Goblin Queen (She/Her/Hers)
If I said [this act] is not a good act, and only evil creatures do it frequently, and also describe [this act] itself elsewhere as employing 'foul, unholy, black magic', and if [this act] also involves the literal creation of inherently evil baby eating undead monsters, via the desecration of a corpse, is [this act] most likely:

a) Good
b) Neutral
c) Evil

Feel free to argue other than 'c', but you're wrong.
The correct answer is d) n/a, because no spell in D&D 5e is inherently tied to any alignment.
 

Charlaquin

Goblin Queen (She/Her/Hers)
This is an interesting position you've taken.
I have not read the entire thread, but I'm sure the OP was asking, it appears, from a valued judgement perspective.
I didn’t get that impression from the OP’s question, but sure.
To understand you better, are you not basing your argument as the OP does but strictly from a mechanical PoV?
Yes.
EDIT: Killing someone from a mechanical PoV is not inherently evil. That seems to be the position you have taken.
That is an accurate extrapolation of my argument, yes. D&D characters kill people all the time, and that doesn’t necessarily cause them to have an evil alignment, ergo killing is not inherently evil by the rules.
 


Maxperson

Morkus from Orkus
Its fair if you do not see the value in the question but this discussion may assist someone who wishes to answer the question in game. I certainly see the value in addressing that for one's table/setting.
i.e. how does the church view animate dead? how does society view the spell?
How a church or society view the spell is academically interesting, but has no bearing on whether the spell is good or evil.
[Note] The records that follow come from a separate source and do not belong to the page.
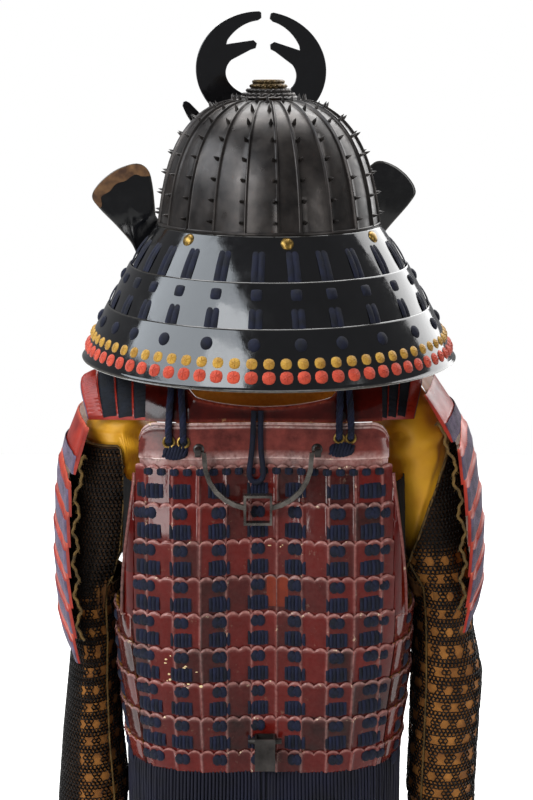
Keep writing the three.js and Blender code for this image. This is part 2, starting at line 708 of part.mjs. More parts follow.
// The front and sides: five rows round the body to the back panel's edges, and three rows up the breast.
function frontShellGeometry() {
  const rowTop = (row) => CUIRASS.firstRowTop - row * CUIRASS.rowPitch;
  const sideRows = [ARMHOLE_BOTTOM, ...[5, 6, 7, 8].map(rowTop)];
  const standOffs = { high: 3.6, low: 1, inside: -1.2 };
  const sideGap = 3.4;
  // The upper edge rises to a point beside the back panel, where the armhole starts.
  const rise = { 0: ARMHOLE_APEX - ARMHOLE_BOTTOM, 1: 14 };
  const around = (columns) => (level, standOff) =>
    range(columns, (_, i) => {
      const z = level + (level === ARMHOLE_BOTTOM ? rise[Math.min(i, columns - i)] ?? 0 : 0);
      const start = backAngle(panelHalf(z) + sideGap, z);
      return bodyPoint(evenAngles(z, start, 2 * Math.PI - start, columns)[i], z, standOff);
    });
  const across = (z, standOff) => {
    const half = lerp(0.95, 0.62, clamp((z + 190) / 140, 0, 1));
    return evenAngles(z, Math.PI - half, Math.PI + half, 12).map((angle) => bodyPoint(angle, z, standOff));
  };
  const body = wall(steppedLines(sideRows, CUIRASS.hem, standOffs, around(26)));
  const breast = wall(steppedLines([1, 2, 3].map(rowTop), ARMHOLE_BOTTOM - 8, standOffs, across));
  return join(body, breast);
}

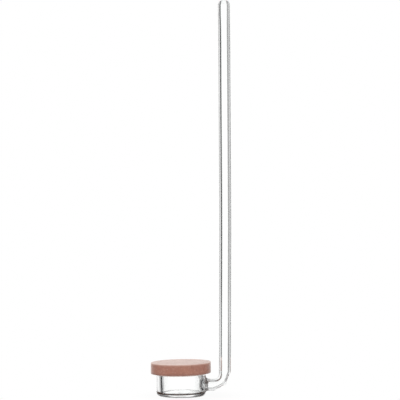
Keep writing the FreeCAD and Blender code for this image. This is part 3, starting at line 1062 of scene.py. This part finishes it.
# a white sweep straight ahead, dark beside it, pale light from behind the camera
AROUND = [
    (-180, 1.0), (-95, 1.0), (-78, 0.03), (-51, 0.0), (-46, 0.22), (-42, 0.30), (-38, 0.52),
    (-28, 0.58), (-23, 1.06), (20, 1.06), (24, 0.60), (38, 0.45), (44, 0.40), (50, 0.52),
    (60, 0.52), (66, 0.08), (84, 0.06), (100, 0.95), (180, 1.0),
]
# higher up the dark cards beside the sweep reach further round
AROUND_HIGH = [
    (-180, 1.0), (-105, 1.0), (-88, 0.02), (-50, 0.0), (-45, 0.09), (-41, 0.14), (-34, 0.24),
    (-25, 0.35), (-20, 1.06), (18, 1.06), (22, 0.40), (38, 0.24), (44, 0.25), (48, 0.60),
    (60, 0.75), (68, 0.08), (86, 0.05), (102, 0.95), (180, 1.0),
]
HIGH = [(-90, 0.0), (-4.1, 0.0), (-3.3, 1.0), (90, 1.0)]
# a darker edge on the right, in a narrow band of height
BESIDE_DARK = [(-180, 0.0), (22, 0.0), (26, 0.30), (44, 0.28), (50, 0.0), (180, 0.0)]
LEDGE = [(-90, 0.0), (-6.9, 0.0), (-6.4, 1.0), (-5.3, 1.0), (-5.0, 0.0), (90, 0.0)]
# the sweep ends in the dark above and at the table's edge below
BAND = [(-90, 0.0), (-27, 0.0), (-23, 1.0), (15, 1.0), (19, 0.0), (90, 0.0)]
# the table near by, and a soft box overhead
REST = [
    (-90, 0.35), (-66, 0.45), (-52, 0.95), (-34, 0.95), (-29, 0.15), (-23, 0.0), (15, 0.0),
    (19, 0.22), (24, 0.10), (44, 0.10), (50, 0.95), (90, 0.95),
]


def build_world():
    world = bpy.data.worlds.new("studio")
    bpy.context.scene.world = world
    tree = empty_tree(world)

    def calc(operation, *values):
        return add_math(tree, operation, *values)

    def profile(angle, stops):
        """Brightness against an angle."""
        factor = calc("ADD", calc("DIVIDE", angle, TAU), 0.5)
        return add_ramp(tree, factor, [(deg / 360 + 0.5, (v, v, v)) for deg, v in stops])

    def background(colour):
        return add_node(tree, "Background", {"Color": colour}).outputs[0]

    coord = add_node(tree, "TexCoord")
    path = add_node(tree, "LightPath")
    # the camera's own axes, so that the light boxes stay beside the camera when it moves round
    seen = add_node(tree, "SeparateXYZ", {0: coord.outputs["Camera"]})
    x, y, z = (seen.outputs[axis] for axis in "XYZ")
    across = calc("ARCTAN2", x, z)
    level = calc("SQRT", calc("ADD", calc("MULTIPLY", x, x), calc("MULTIPLY", z, z)))
    rise = calc("ARCTAN2", y, level)

    around = profile(across, AROUND)
    change = calc("SUBTRACT", profile(across, AROUND_HIGH), around)
    around = calc("ADD", around, calc("MULTIPLY", change, profile(rise, HIGH)))
    ledge = calc("MULTIPLY", profile(across, BESIDE_DARK), profile(rise, LEDGE))
    around = calc("SUBTRACT", around, ledge)
    boxes = calc("ADD", calc("MULTIPLY", around, profile(rise, BAND)), profile(rise, REST))

    # what lights the ceramic: even white, stronger from above
    direction = add_node(tree, "SeparateXYZ", {0: coord.outputs["Generated"]})
    lift = add_node(
        tree,
        "MapRange",
        {
            "Value": direction.outputs["Z"],
            "From Min": -1,
            "From Max": 1,
            "To Min": 0.2,
            "To Max": 1.6,
        },
    )
    bent = path.outputs["Is Transmission Ray"], path.outputs["Is Glossy Ray"]
    sharp = calc("MAXIMUM", *bent)
    shader = mix_shaders(tree, sharp, background(lift.outputs["Result"]), background(boxes))
    white = background((1.0, 1.0, 1.0, 1))
    shader = mix_shaders(tree, path.outputs["Is Camera Ray"], shader, white)
    add_node(tree, "OutputWorld", {"Surface": shader})


build_world()

# ------------------------------------------------------------------ camera


def build_camera():
    """A long lens looking level along +Y."""
    data = bpy.data.cameras.new("camera")
    data.sensor_width = 36
    data.lens = 144
    data.clip_start = 0.05
    data.clip_end = 20
    camera = bpy.data.objects.new("camera", data)
    bpy.context.scene.collection.objects.link(camera)
    camera.location = (9.6 * MM, -811 * MM, 99.1 * MM)
    camera.rotation_euler = (math.pi / 2, 0, 0)
    bpy.context.scene.camera = camera


build_camera()

# ------------------------------------------------------------------ floor


def floor_material():
    """White, with a soft contact shadow round the floor's middle."""
    material, tree = new_material("studio_floor")
    place = add_node(tree, "TexCoord").outputs["Object"]
    distance = add_node(tree, "VectorMath", {0: place}, operation="LENGTH")
    fade = add_node(
        tree,
        "MapRange",
        {
            "Value": distance.outputs["Value"],
            "From Min": 0.010,
            "From Max": 0.032,
            "To Min": 0.965,
            "To Max": 1.0,
        },
        interpolation_type="SMOOTHSTEP",
    )
    glow = add_node(tree, "Emission", {"Color": fade.outputs["Result"]}).outputs[0]
    # what the glass bends or mirrors is the room beyond the floor's edge, not the floor
    path = add_node(tree, "LightPath")
    bent = path.outputs["Is Transmission Ray"], path.outputs["Is Glossy Ray"]
    clear = add_node(tree, "BsdfTransparent").outputs[0]
    set_surface(tree, mix_shaders(tree, add_math(tree, "MAXIMUM", *bent), glow, clear))
    return material


def build_floor():
    material = floor_material()
    mesh = bpy.data.meshes.new("studio_floor")
    work = bmesh.new()
    bmesh.ops.create_circle(work, cap_ends=True, segments=96, radius=0.6)
    work.to_mesh(mesh)
    work.free()
    mesh.materials.append(material)
    floor = bpy.data.objects.new("studio_floor", mesh)
    floor.location = (0.0048, 0, -0.00002)
    bpy.context.scene.collection.objects.link(floor)


build_floor()

# ------------------------------------------------------------------ render settings

scene = bpy.context.scene
scene.view_settings.view_transform = "Standard"
scene.view_settings.look = "None"
# light has to pass many glass faces
cycles = scene.cycles
cycles.max_bounces = 24
cycles.transmission_bounces = 24
cycles.glossy_bounces = 12
cycles.diffuse_bounces = 4
cycles.transparent_max_bounces = 64
cycles.caustics_refractive = True
cycles.caustics_reflective = True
Good and evil are objective in D&D, not subjective based on the views of a church or society.
 

Maxperson

Morkus from Orkus
Killing people is something good aligned characters do all the time in D&D. If you say "murder is inherently evil" then all D&D PCs are evil. But really, so what? What it says in a box on your character sheet has no effect.

The real answer to the OP is, alignment is stupid, don't use it.
Killing and murder aren't the same, though. It depends on who or what the PCs kill, and if they really are committing murder or not.